What does human rights mean?
Every year on December 10, people around the world celebrate Human Rights Day. It is distinguished by rights-based organisations, elected governments, and, most significantly, the United Nations. The Day's purpose is to raise public awareness of their rights.
Human rights encompass all of the fundamental liberties that people require to maintain their social and economic well-being, including the right to think freely. Social and economic rights are a vital component of human rights. These include the right to work, form associations, access social security, and enjoy an adequate standard of living with essentials like food, clothing, and shelter, as well as the right to health and education. Moreover, human rights aim at equality of all races, castes and creeds.
Human rights are the basic rights every person is born with. Women's and children's rights are both regarded as fundamental human rights.
The first modern exponent of human rights was John Locke, who stressed on natural rights in Two Treaties of Governments (1688), followed by Immanuel Kant whose ideals of equality and moral autonomy originated from human reasoning, not the Divine Will. In the 18th century, the world witnessed two revolutionary movements, the American Independence Movement (1776) and the French Revolution (1789), inspired by the ideals of human rights to over through tyrannical regimes. Rousseau, the French ideologue, made us remember – “Man is born free and is everywhere in chains”. In the last century, after the Second World War, the Universal Declaration of Human Rights acknowledged the need to safeguard human rights world over. On December10, 1948, the UN General Assembly adopted and proclaimed this Declaration as a common goal, realizing them for all people, all nations and every individuals and every group in society. “All human beings are born free and equal in dignity in rights”, it stated in Article1. The recognition of women’s rights as human rights became international law when the UN General Assembly adopted the Convention on the Elimination of All Forms of Discrimination Against Women (CEDAW) in 1976. The Convention on the Rights of the Child, adopted in 1989, laid down binding standards of protection covering every aspect of children’s human rights.
India adopted the essence of the Universal Declaration of Human Rights. On the basis of the Directive Principles of State Policy, the union government enacted a number of Acts related to human rights, such as the Abolition of Untouchability Act, Suppression of Immoral Traffic Act and Dowry Prohibition Act. Moreover, to ensure human rights of minorities and weaker sections of the community it created some independent bodies. To protect the children of our nation, the Union Government enacted the Juvenile Justice Act (1986), the Child Labour (Prohibition & Regulation) Act (1986), the Parental Diagnostic Technique (Regulation, Prevention & Misuse) Act (1992), etc. Provisions against trafficking and abuse of children were included in various personal laws.

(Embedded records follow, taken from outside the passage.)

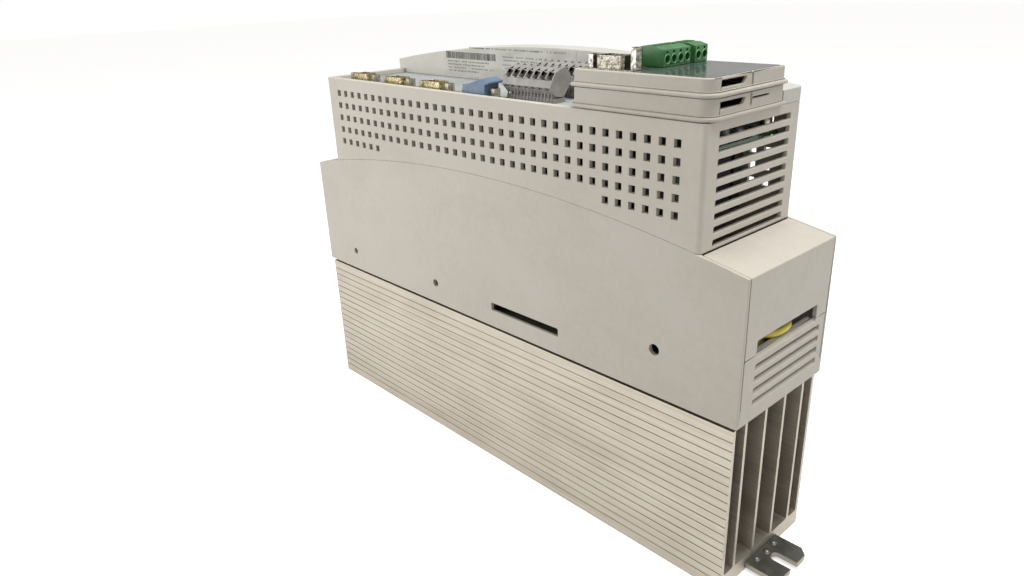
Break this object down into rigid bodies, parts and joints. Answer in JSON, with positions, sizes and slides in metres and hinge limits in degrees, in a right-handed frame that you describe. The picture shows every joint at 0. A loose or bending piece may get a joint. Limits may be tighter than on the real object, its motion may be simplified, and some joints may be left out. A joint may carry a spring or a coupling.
{
  "type": "servo drive",
  "caption": "Slim wall-mount servo drive on a finned heatsink, with perforated housing, curved terminal covers, plug-in communication module and pluggable terminals",
  "frame": {"origin": "middle of the back face of the heatsink, which is also the middle of the underside of the bounding box as the drive lies on its back", "axes": "+X along the length towards the mains end (upwards when the drive hangs in its cabinet), +Y towards the raised rating-plate wall, +Z out of the front"},
  "size_m": [0.384, 0.078, 0.2584],
  "materials": {
    "sink_aluminium": "extruded, satin",
    "zinc_steel": "passivated zinc",
    "housing_plastic": "fine moulded texture",
    "label_white": "printed label",
    "terminal_grey": "moulded",
    "screw_steel": "zinc plated",
    "brass_nickel": "nickel plated, worn",
    "subd_steel": "tin plated",
    "black_plastic": "moulded",
    "blue_plastic": "soft moulding",
    "green_plastic": "moulded",
    "film_grey": "glossy membrane",
    "board_green": "solder mask",
    "can_blue": "sleeved can",
    "relay_black": "moulded",
    "ferrite": "wound core",
    "pad_grey": "thermal pad",
    "lead_green_yellow": "PVC insulation",
    "ribbon_grey": "ribbon insulation",
    "light_panel": "fine moulded texture"
  },
  "bodies": {
    "drive": {"base_shroud": "housing_plastic", "board_link_sockets": "black_plastic", "board_screws": "screw_steel", "board_standoffs": "brass_nickel", "charge_relays": "relay_black", "control_board": "board_green", "control_screws": "screw_steel", "control_standoffs": "brass_nickel", "earth_lead": "lead_green_yellow", "earth_screws": "screw_steel", "front_panel": "light_panel", "heatsink": "sink_aluminium", "housing_screws": "screw_steel", "link_capacitors": "can_blue", "mains_choke": "ferrite", "mains_terminal_block": "terminal_grey", "mains_terminal_screws": "screw_steel", "module_socket": "black_plastic", "motor_terminal_block": "terminal_grey", "motor_terminal_screws": "screw_steel", "nameplate_wall": "housing_plastic", "power_board": "board_green", "power_module": "relay_black", "rating_label": "label_white", "rectifier_bridge": "relay_black", "ribbon_cable": "ribbon_grey", "subd_inserts": "black_plastic", "subd_jackscrews": "brass_nickel", "subd_shells": "subd_steel", "supply_transformer": "ferrite", "terminal_header_far": "terminal_grey", "terminal_header_near": "terminal_grey", "thermal_pad": "pad_grey", "upper_housing": "housing_plastic"},
    "bracket_top": {"fixing_bracket_top": "zinc_steel"},
    "bracket_bottom": {"fixing_bracket_bottom": "zinc_steel"},
    "mains_cover": {"mains_terminal_cover": "housing_plastic"},
    "motor_cover": {"motor_terminal_cover": "housing_plastic"},
    "cap": {"dust_cap": "blue_plastic"},
    "plug_near": {"terminal_plug_near": "terminal_grey", "terminal_screws_near": "screw_steel"},
    "plug_far": {"terminal_plug_far": "terminal_grey", "terminal_screws_far": "screw_steel"},
    "module": {"module_base": "housing_plastic", "module_lid": "housing_plastic", "module_film": "film_grey", "module_board": "board_green", "module_link": "black_plastic", "module_subd_shell": "subd_steel", "module_subd_insert": "black_plastic", "module_subd_jackscrews": "subd_steel", "green_header_4": "green_plastic", "green_header_2": "green_plastic"},
    "plug_four": {"green_plug_4": "green_plastic", "green_screws_4": "screw_steel"},
    "plug_two": {"green_plug_2": "green_plastic", "green_screws_2": "screw_steel"}
  },
  "joints": [
    {"name": "top_bracket_slide", "type": "slide", "parent": "drive", "child": "bracket_top", "axis": [1, 0, 0], "range_m": [0, 0.04]},
    {"name": "bottom_bracket_slide", "type": "slide", "parent": "drive", "child": "bracket_bottom", "axis": [-1, 0, 0], "range_m": [0, 0.04]},
    {"name": "mains_cover_slide", "type": "slide", "parent": "drive", "child": "mains_cover", "axis": [1, 0, 0], "range_m": [0, 0.05]},
    {"name": "motor_cover_slide", "type": "slide", "parent": "drive", "child": "motor_cover", "axis": [-1, 0, 0], "range_m": [0, 0.05]},
    {"name": "module_pull", "type": "slide", "parent": "drive", "child": "module", "axis": [0, 0, 1], "range_m": [0, 0.05]},
    {"name": "near_plug_pull", "type": "slide", "parent": "drive", "child": "plug_near", "axis": [0, 0, 1], "range_m": [0, 0.02]},
    {"name": "far_plug_pull", "type": "slide", "parent": "drive", "child": "plug_far", "axis": [0, 0, 1], "range_m": [0, 0.02]},
    {"name": "dust_cap_pull", "type": "slide", "parent": "drive", "child": "cap", "axis": [0, 0, 1], "range_m": [0, 0.015]},
    {"name": "green_plug_four_pull", "type": "slide", "parent": "module", "child": "plug_four", "axis": [0, 0, 1], "range_m": [0, 0.02]},
    {"name": "green_plug_two_pull", "type": "slide", "parent": "module", "child": "plug_two", "axis": [0, 0, 1], "range_m": [0, 0.02]}
  ]
}
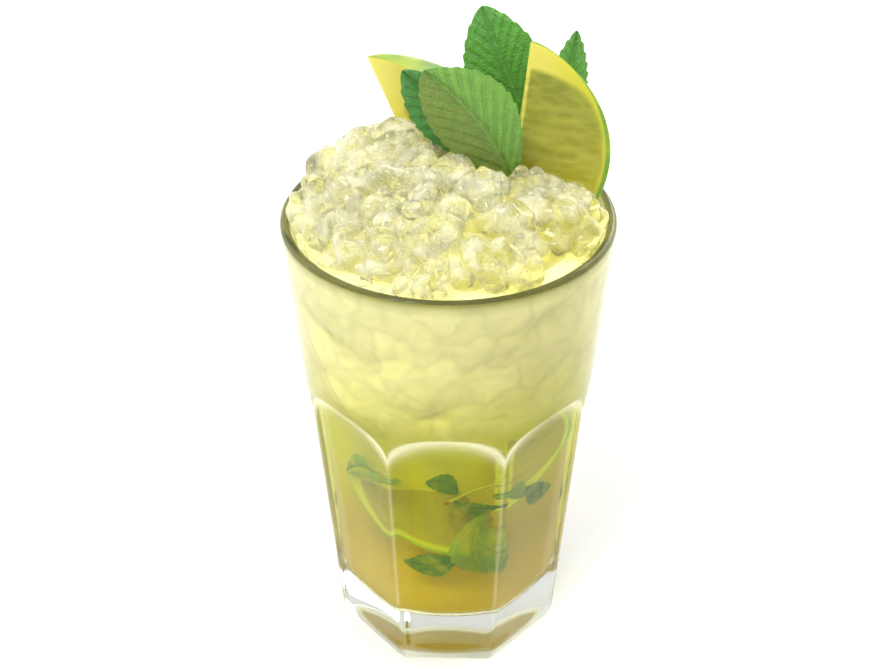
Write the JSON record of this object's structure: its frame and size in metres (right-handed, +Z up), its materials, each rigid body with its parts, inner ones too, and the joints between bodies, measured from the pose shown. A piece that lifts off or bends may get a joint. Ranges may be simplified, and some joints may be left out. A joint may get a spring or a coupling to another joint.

The 1990s had seen the enactment of human rights legislation in India. The National Commission for Women Act (1990) provided for a National Commission for Women. In 1992, the National Commission For Minorities Act was passed by the central legislature. The Protection of Human Rights Act (1993) provided for the constitution of a National Human Rights Commission, state human rights commission in individual states and a human rights court. And recently, a Bill has been passed empowering concerned ministry to constitute child rights panels in the center as well as in the states.
In spite of all these rights being on paper and accepted at least in theory, there has been an apparent failure to enforce human rights. Violation of rights happens throughout the year. It happens in war fields as well as in home front. There are so many organizations functioning as watchdogs in national and international level, still violation graph is upward. It is a world phenomenon. In our country, even after formation of several Commissions, violation of rights of women and children in particular, is very common. Reports prove that the month of December is not spared, too.